A very public congregational dispute between artist Enoch Seemann and Flemish Elder Georg Hansen in Danzig in the 1690s set new limits for Mennonite cultural participation and cemented the central role of the elder.

Renowned Canadian novelist Rudy Wiebe has put the story into a beautiful historical narrative in Sweeter than all the World, based largely on Harry Loewen’s historical tale of Seemann in Cities of Refuge. More recently we have a full text reconstruction of the key lost pamphlet and replies, by Hans Rudolf Lavater. Here is the gist of the story.

Seemann was born in the Hansa city of Elbing (Poland) to a Mennonite minister and artist—a reminder of the sophisticated urban culture that some refugees brought east.
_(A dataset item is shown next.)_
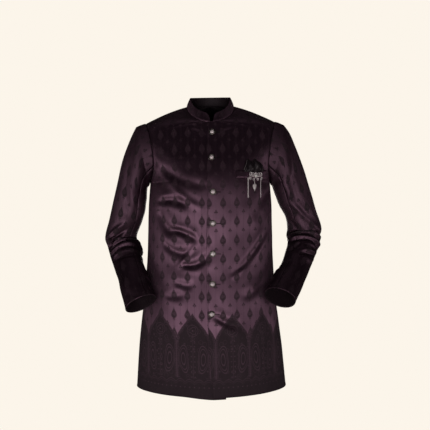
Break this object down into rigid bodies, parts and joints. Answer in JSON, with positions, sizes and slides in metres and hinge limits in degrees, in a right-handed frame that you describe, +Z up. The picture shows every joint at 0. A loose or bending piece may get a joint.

Seemann travelled abroad and apprenticed in Holland, then settled in Danzig where he also married. As an accomplished portrait painter, he was disciplined by Elder Hansen and the congregation in 1697 for painting “graven images” and was barred from communion, footwashing, and membership meetings (note 1).

This was an odd case, for Menno Simons too sat for portraits, Seemann argues, and all Mennonites were familiar with the gripping human scenes in the Martyrs Mirror, as well as the elaborate ceiling art in the Red Chamber of Danzig City Hall and paintings in its Treasury created by Flemish Mennonite artist Isaac von den Blocke.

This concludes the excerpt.